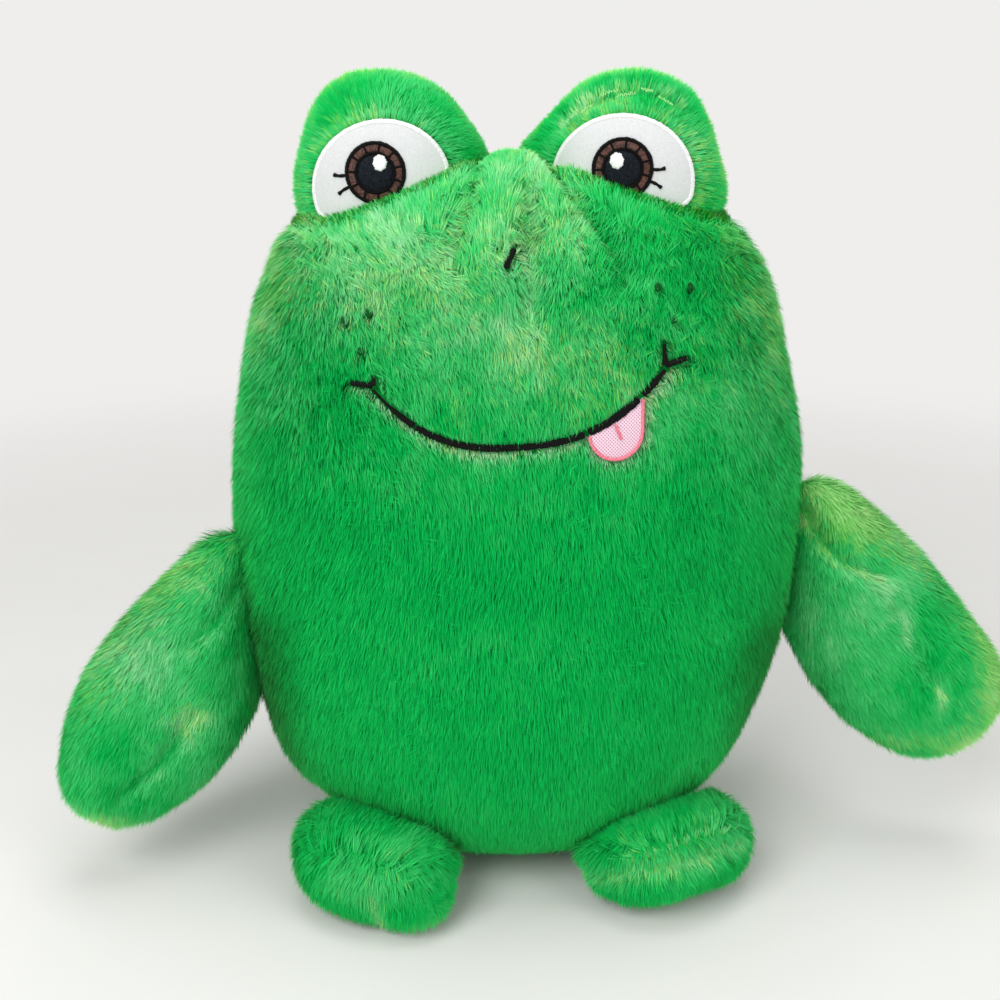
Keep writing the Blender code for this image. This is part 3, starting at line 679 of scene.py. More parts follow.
# %% [markdown]
# ## Room round the face's thread
#
# Each stitch has a half width, which is taken off the distance to its middle line. The nearest of
# all stitches counts. On the back half of the toy, thread of the front view is no hindrance.

# %% Room round the face's thread
def distance_to_mouth(flat):
    """Height over the mouth line times the cosine of its slope, or the way to its nearer end."""
    within = np.clip(flat[:, 0], -mouth_width / 2, mouth_width / 2)
    rise = (mouth_line(within + 0.0005) - mouth_line(within - 0.0005)) / 0.0010
    level = (flat[:, 1] - mouth_line(within)) / np.hypot(1.0, rise)
    return np.hypot(level, flat[:, 0] - within)


def thread_distance(points):
    """How far points before the body's front are from thread on it, in the front view. Points
    behind the front half count as far."""
    flat = points[:, [0, 2]]
    far = distance_to_mouth(flat) - mouth_stitch_width / 2
    for path in corner_paths:
        far = np.minimum(far, distance_to_path(flat, path) - 0.0011)
    far = np.minimum(far, distance_to_path(flat, nostril_path) - nostril_width / 2)
    for spot in freckle_spots:
        far = np.minimum(far, np.linalg.norm(flat - spot, axis=1) - 0.0004)
    top = mouth_line(np.clip(flat[:, 0], -mouth_width / 2, mouth_width / 2))
    low = mouth_line(tongue_place) - mouth_stitch_width / 2 - tongue_drop + tongue_half_width
    tongue = np.hypot(flat[:, 0] - tongue_place, np.minimum(flat[:, 1] - low, 0.0))
    tongue -= tongue_half_width
    far = np.minimum(far, np.where(flat[:, 1] > top, np.inf, tongue))
    return np.where(points[:, 1] > 0.0, np.inf, far)


def eye_white_distance(side, points):
    """How far points before a lobe's front are from its white patch, in the lobe's front view."""
    local = to_local(points, places[f"{side}_lobe"])
    centre = eye_white_centre[side]
    across, up = turned(local[:, 0] - centre[0], local[:, 2] - centre[1], -eye_white_tilt[side])
    rise = np.where(up > 0, eye_white_rise, eye_white_foot)
    level = np.hypot(across / eye_white_half_width, up / rise)
    return np.where(local[:, 1] > 0.0, np.inf, (level - 1.0) * eye_white_rise)


chin = np.array([[0.0, -0.08, mouth_line(0.0) - 0.02]])
print("20 mm under the mouth, thread is", thread_distance(chin).round(4)[0], "m away")

# %% [markdown]
# ## Folds and bulges
#
# Where the filling leaves the fabric slack it folds: on the forehead between the lobes, along the
# hands, and over the toes. Elsewhere it fills a form out. A cloth simulation would fold too, but
# not where this toy does, so each fold is drawn as a path and each bulge as a place, and both fade
# like a bell curve.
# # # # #
* TO BE DONE: Make an exact copy of every line in the data.

* RESULT:
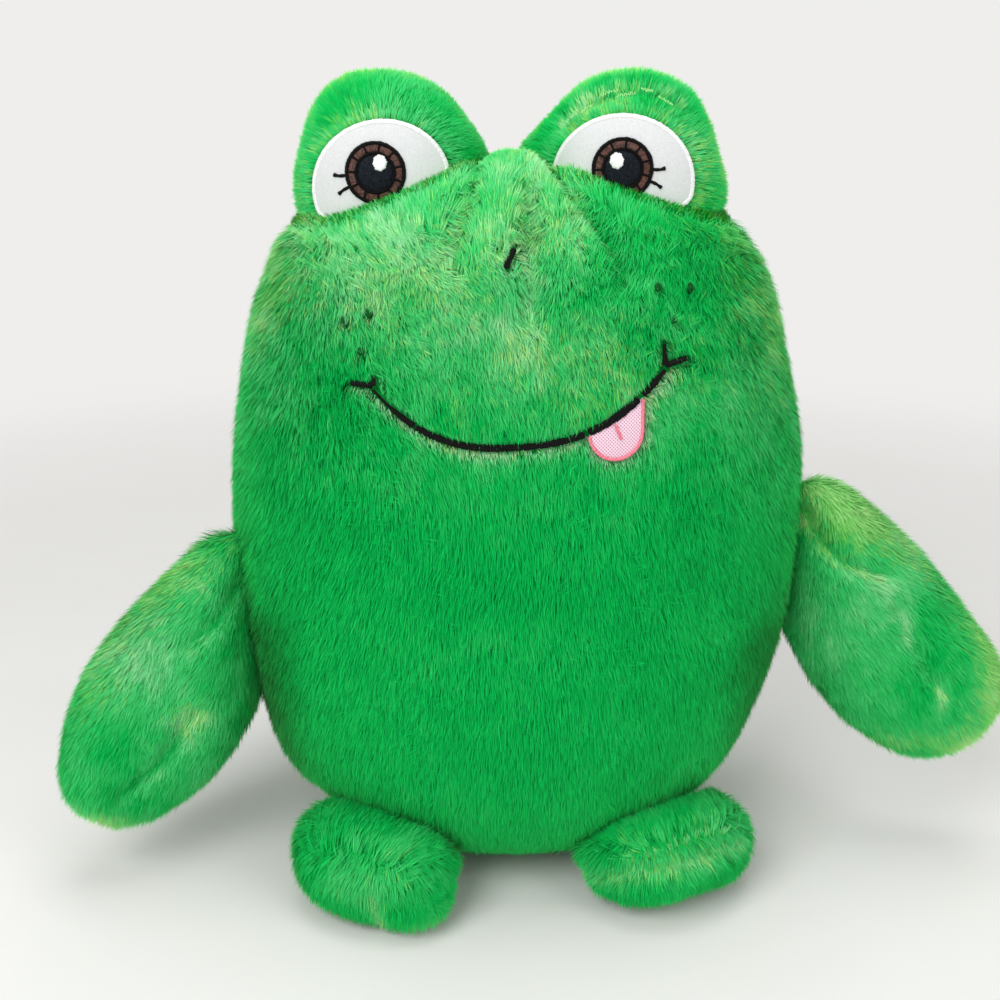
Keep writing the Blender code for this image. This is part 3, starting at line 679 of scene.py. More parts follow.
# %% [markdown]
# ## Room round the face's thread
#
# Each stitch has a half width, which is taken off the distance to its middle line. The nearest of
# all stitches counts. On the back half of the toy, thread of the front view is no hindrance.

# %% Room round the face's thread
def distance_to_mouth(flat):
    """Height over the mouth line times the cosine of its slope, or the way to its nearer end."""
    within = np.clip(flat[:, 0], -mouth_width / 2, mouth_width / 2)
    rise = (mouth_line(within + 0.0005) - mouth_line(within - 0.0005)) / 0.0010
    level = (flat[:, 1] - mouth_line(within)) / np.hypot(1.0, rise)
    return np.hypot(level, flat[:, 0] - within)


def thread_distance(points):
    """How far points before the body's front are from thread on it, in the front view. Points
    behind the front half count as far."""
    flat = points[:, [0, 2]]
    far = distance_to_mouth(flat) - mouth_stitch_width / 2
    for path in corner_paths:
        far = np.minimum(far, distance_to_path(flat, path) - 0.0011)
    far = np.minimum(far, distance_to_path(flat, nostril_path) - nostril_width / 2)
    for spot in freckle_spots:
        far = np.minimum(far, np.linalg.norm(flat - spot, axis=1) - 0.0004)
    top = mouth_line(np.clip(flat[:, 0], -mouth_width / 2, mouth_width / 2))
    low = mouth_line(tongue_place) - mouth_stitch_width / 2 - tongue_drop + tongue_half_width
    tongue = np.hypot(flat[:, 0] - tongue_place, np.minimum(flat[:, 1] - low, 0.0))
    tongue -= tongue_half_width
    far = np.minimum(far, np.where(flat[:, 1] > top, np.inf, tongue))
    return np.where(points[:, 1] > 0.0, np.inf, far)


def eye_white_distance(side, points):
    """How far points before a lobe's front are from its white patch, in the lobe's front view."""
    local = to_local(points, places[f"{side}_lobe"])
    centre = eye_white_centre[side]
    across, up = turned(local[:, 0] - centre[0], local[:, 2] - centre[1], -eye_white_tilt[side])
    rise = np.where(up > 0, eye_white_rise, eye_white_foot)
    level = np.hypot(across / eye_white_half_width, up / rise)
    return np.where(local[:, 1] > 0.0, np.inf, (level - 1.0) * eye_white_rise)


chin = np.array([[0.0, -0.08, mouth_line(0.0) - 0.02]])
print("20 mm under the mouth, thread is", thread_distance(chin).round(4)[0], "m away")

# %% [markdown]
# ## Folds and bulges
#
# Where the filling leaves the fabric slack it folds: on the forehead between the lobes, along the
# hands, and over the toes. Elsewhere it fills a form out. A cloth simulation would fold too, but
# not where this toy does, so each fold is drawn as a path and each bulge as a place, and both fade
# like a bell curve.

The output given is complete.